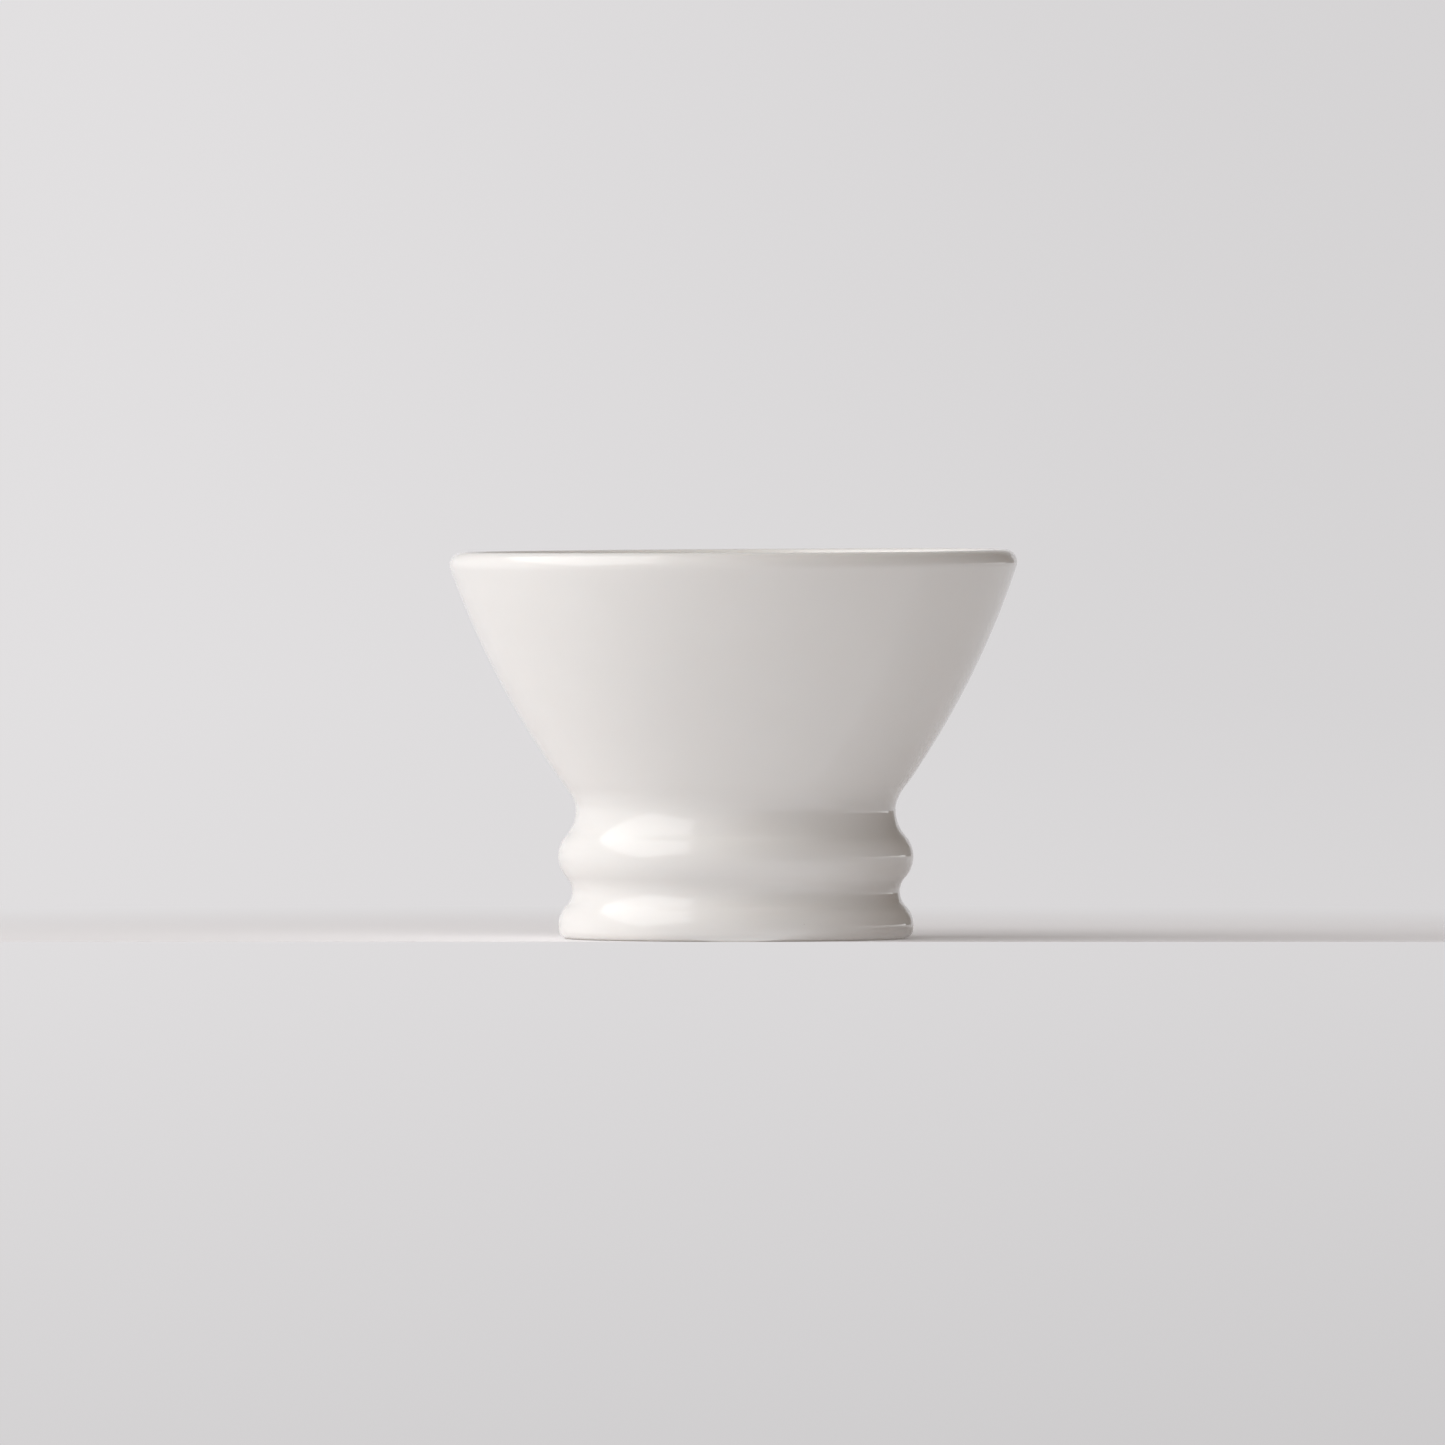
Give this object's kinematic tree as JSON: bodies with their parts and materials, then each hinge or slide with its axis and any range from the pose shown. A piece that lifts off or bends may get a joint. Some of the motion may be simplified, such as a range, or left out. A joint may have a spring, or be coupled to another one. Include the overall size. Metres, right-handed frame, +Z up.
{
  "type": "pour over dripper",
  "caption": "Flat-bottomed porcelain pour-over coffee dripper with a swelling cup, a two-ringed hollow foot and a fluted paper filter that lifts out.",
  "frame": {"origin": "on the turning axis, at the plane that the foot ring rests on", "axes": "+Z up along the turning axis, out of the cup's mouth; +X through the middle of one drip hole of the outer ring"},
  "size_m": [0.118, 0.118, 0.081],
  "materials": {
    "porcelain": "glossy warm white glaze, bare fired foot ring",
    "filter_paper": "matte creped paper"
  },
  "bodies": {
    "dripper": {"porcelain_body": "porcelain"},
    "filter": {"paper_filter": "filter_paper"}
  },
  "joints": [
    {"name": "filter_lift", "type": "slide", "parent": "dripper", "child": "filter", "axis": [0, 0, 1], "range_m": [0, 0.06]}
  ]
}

> To be done
Write out the full listing exactly as given.

> Answer to this exercise
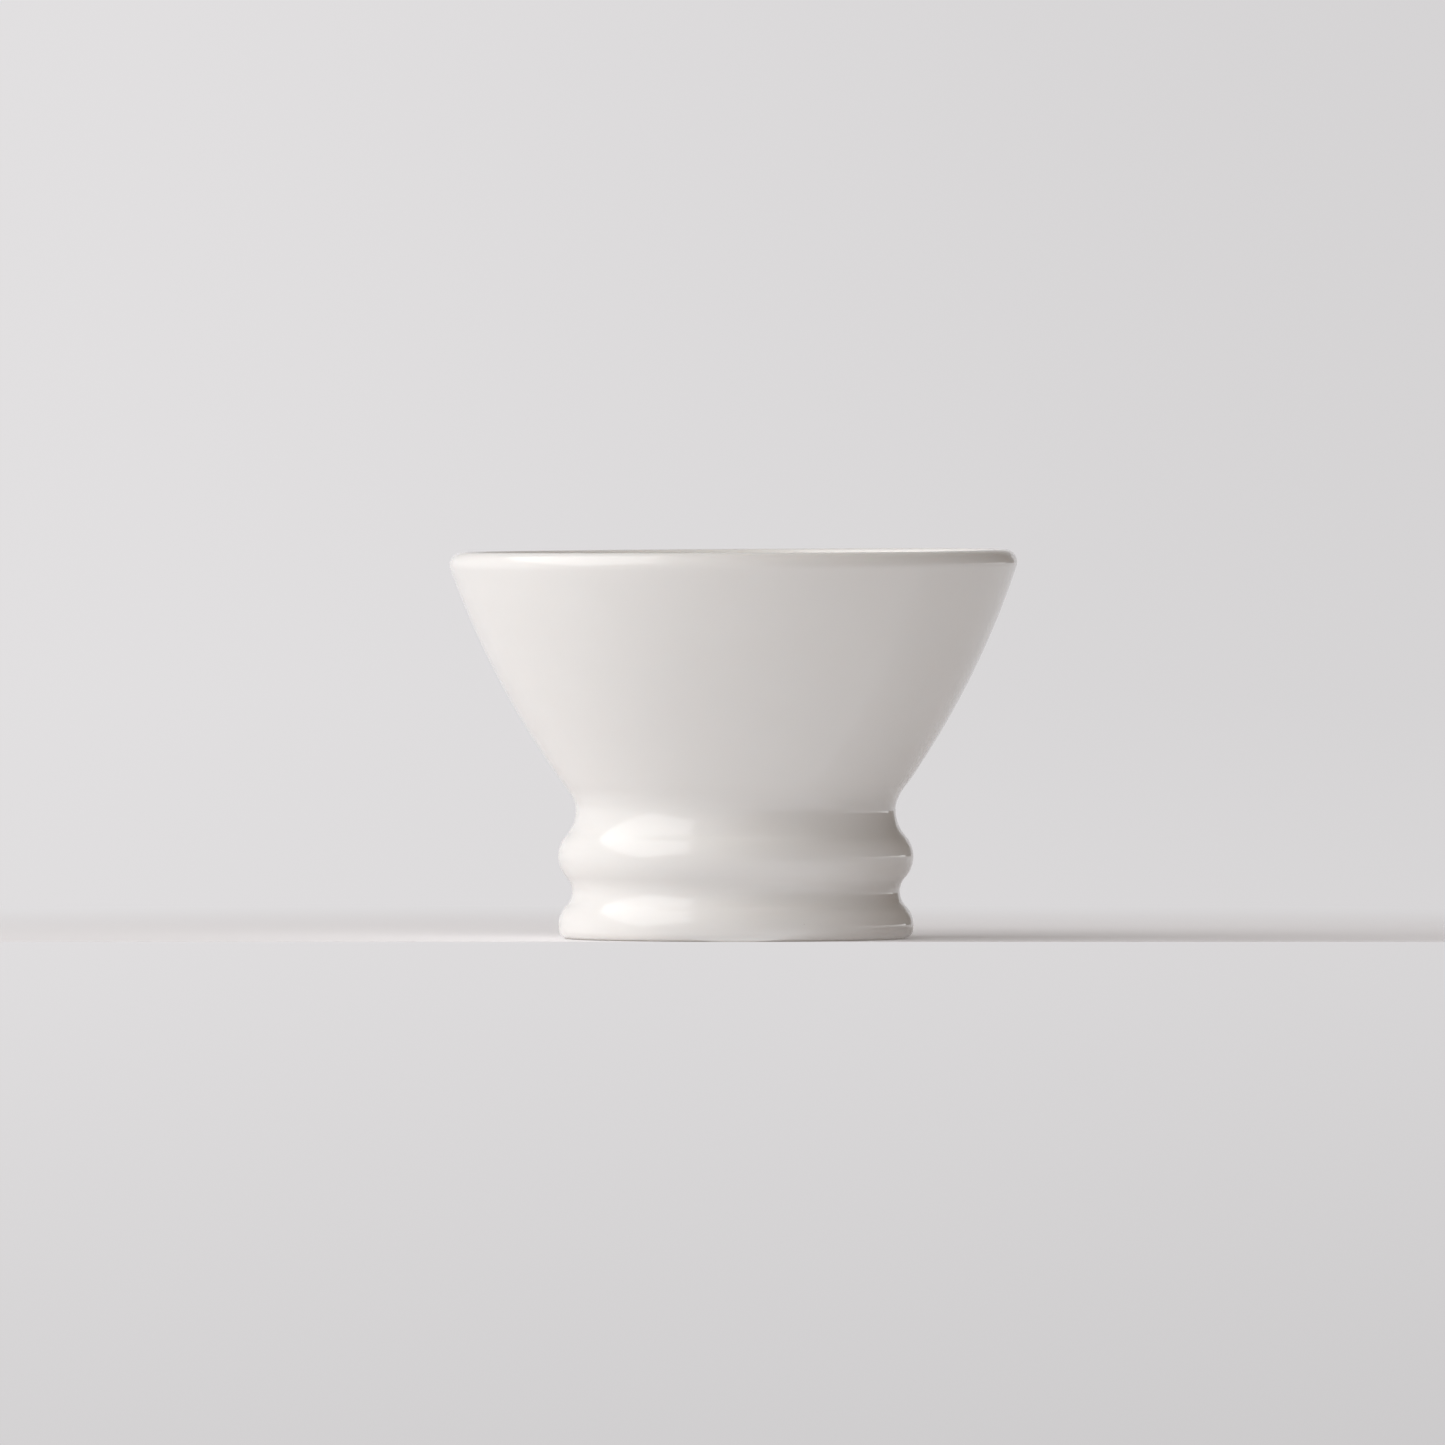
Give this object's kinematic tree as JSON: bodies with their parts and materials, then each hinge or slide with its axis and any range from the pose shown. A piece that lifts off or bends may get a joint. Some of the motion may be simplified, such as a range, or left out. A joint may have a spring, or be coupled to another one. Include the overall size. Metres, right-handed frame, +Z up.
{
  "type": "pour over dripper",
  "caption": "Flat-bottomed porcelain pour-over coffee dripper with a swelling cup, a two-ringed hollow foot and a fluted paper filter that lifts out.",
  "frame": {"origin": "on the turning axis, at the plane that the foot ring rests on", "axes": "+Z up along the turning axis, out of the cup's mouth; +X through the middle of one drip hole of the outer ring"},
  "size_m": [0.118, 0.118, 0.081],
  "materials": {
    "porcelain": "glossy warm white glaze, bare fired foot ring",
    "filter_paper": "matte creped paper"
  },
  "bodies": {
    "dripper": {"porcelain_body": "porcelain"},
    "filter": {"paper_filter": "filter_paper"}
  },
  "joints": [
    {"name": "filter_lift", "type": "slide", "parent": "dripper", "child": "filter", "axis": [0, 0, 1], "range_m": [0, 0.06]}
  ]
}